>> Begin

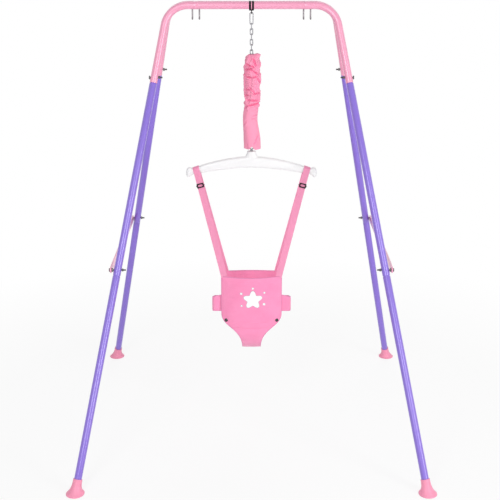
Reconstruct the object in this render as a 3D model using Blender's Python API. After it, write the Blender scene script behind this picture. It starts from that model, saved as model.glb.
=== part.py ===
"""A baby jumper hanging in a folding stand.

The stand is two mirror-image tube frames whose top bars lie side by side in two saddle clamps, so the
rear frame folds about its own bar. Two hinged stays a side hold the frames apart. A black hanger on the
bars carries a quick link, a chain, a spring in a gathered sleeve, a spreader bar on a swivelling
eyebolt, and the fabric seat on two straps.

Metres, +Z up. The origin is on the floor under the middle of the bars, and -Y is the front.
"""

from math import acos, atan, cos, degrees, pi, radians, sin, tan

import bmesh
import bpy
from mathutils import Matrix, Vector

# Clearances
CLEAR = 0.0003
FIT = 0.0004

# Stand
BAR_HEIGHT = 1.300
BAR_SPACING = 0.0260
BAR_LINE_X = 0.238
FOOT_X = 0.494
FOOT_Y = 0.484
TUBE_OD = 0.0215
TUBE_WALL = 0.0012
BEND_RADIUS = 0.068
TOP_TUBE_LEG = 0.227
LEG_JOINT = 0.784
TUBE_OVERLAP = 0.045
SWAGE_TAPER = 0.003
BOLT_SETBACK = 0.016
TUBE_SIDES = 12
BEND_STEPS = 6

# Feet
FOOT_BASE_OD = 0.052
FOOT_NECK_WALL = 0.0019
FOOT_HEIGHT = 0.039
FOOT_RIM = 0.004
FOOT_FLOOR = 0.0045
FOOT_BEVEL = 0.0010
FOOT_FLARE = 3.2
FOOT_TURN = 1.3
FOOT_STEPS = 6

# Bolts and nuts
BOLT_OD = 0.0048
BOLT_HEAD_OD = 0.0105
BOLT_HEAD = 0.0032
BOLT_TAIL = 0.0075
NUT_AF = 0.0080
NUT_HEIGHT = 0.0040

# Side stays
STAY_HEIGHT = 0.020
STAY_END_RADIUS = 0.0085
STAY_THICK = 0.0040
STAY_POCKET = 0.0022
STAY_RIM = 0.0028
STAY_TAPER = 0.034

# Saddle clamps and swing hooks
CLAMP_X = 0.1595
CLAMP_WIDTH = 0.0146
CLAMP_WALL = 0.0018
HOOK_WIRE = 0.0044
HOOK_DROP = 0.0410
HOOK_CURL = 0.0058
HOOK_SPREAD = 0.0100
HOOK_BEND = 0.0026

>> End

• Prompt
Write the material out exactly, with nothing left out.

• Reply to the exercise
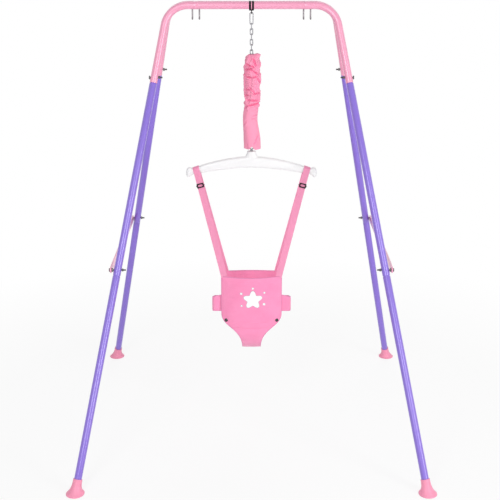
Reconstruct the object in this render as a 3D model using Blender's Python API. After it, write the Blender scene script behind this picture. It starts from that model, saved as model.glb.
=== part.py ===
"""A baby jumper hanging in a folding stand.

The stand is two mirror-image tube frames whose top bars lie side by side in two saddle clamps, so the
rear frame folds about its own bar. Two hinged stays a side hold the frames apart. A black hanger on the
bars carries a quick link, a chain, a spring in a gathered sleeve, a spreader bar on a swivelling
eyebolt, and the fabric seat on two straps.

Metres, +Z up. The origin is on the floor under the middle of the bars, and -Y is the front.
"""

from math import acos, atan, cos, degrees, pi, radians, sin, tan

import bmesh
import bpy
from mathutils import Matrix, Vector

# Clearances
CLEAR = 0.0003
FIT = 0.0004

# Stand
BAR_HEIGHT = 1.300
BAR_SPACING = 0.0260
BAR_LINE_X = 0.238
FOOT_X = 0.494
FOOT_Y = 0.484
TUBE_OD = 0.0215
TUBE_WALL = 0.0012
BEND_RADIUS = 0.068
TOP_TUBE_LEG = 0.227
LEG_JOINT = 0.784
TUBE_OVERLAP = 0.045
SWAGE_TAPER = 0.003
BOLT_SETBACK = 0.016
TUBE_SIDES = 12
BEND_STEPS = 6

# Feet
FOOT_BASE_OD = 0.052
FOOT_NECK_WALL = 0.0019
FOOT_HEIGHT = 0.039
FOOT_RIM = 0.004
FOOT_FLOOR = 0.0045
FOOT_BEVEL = 0.0010
FOOT_FLARE = 3.2
FOOT_TURN = 1.3
FOOT_STEPS = 6

# Bolts and nuts
BOLT_OD = 0.0048
BOLT_HEAD_OD = 0.0105
BOLT_HEAD = 0.0032
BOLT_TAIL = 0.0075
NUT_AF = 0.0080
NUT_HEIGHT = 0.0040

# Side stays
STAY_HEIGHT = 0.020
STAY_END_RADIUS = 0.0085
STAY_THICK = 0.0040
STAY_POCKET = 0.0022
STAY_RIM = 0.0028
STAY_TAPER = 0.034

# Saddle clamps and swing hooks
CLAMP_X = 0.1595
CLAMP_WIDTH = 0.0146
CLAMP_WALL = 0.0018
HOOK_WIRE = 0.0044
HOOK_DROP = 0.0410
HOOK_CURL = 0.0058
HOOK_SPREAD = 0.0100
HOOK_BEND = 0.0026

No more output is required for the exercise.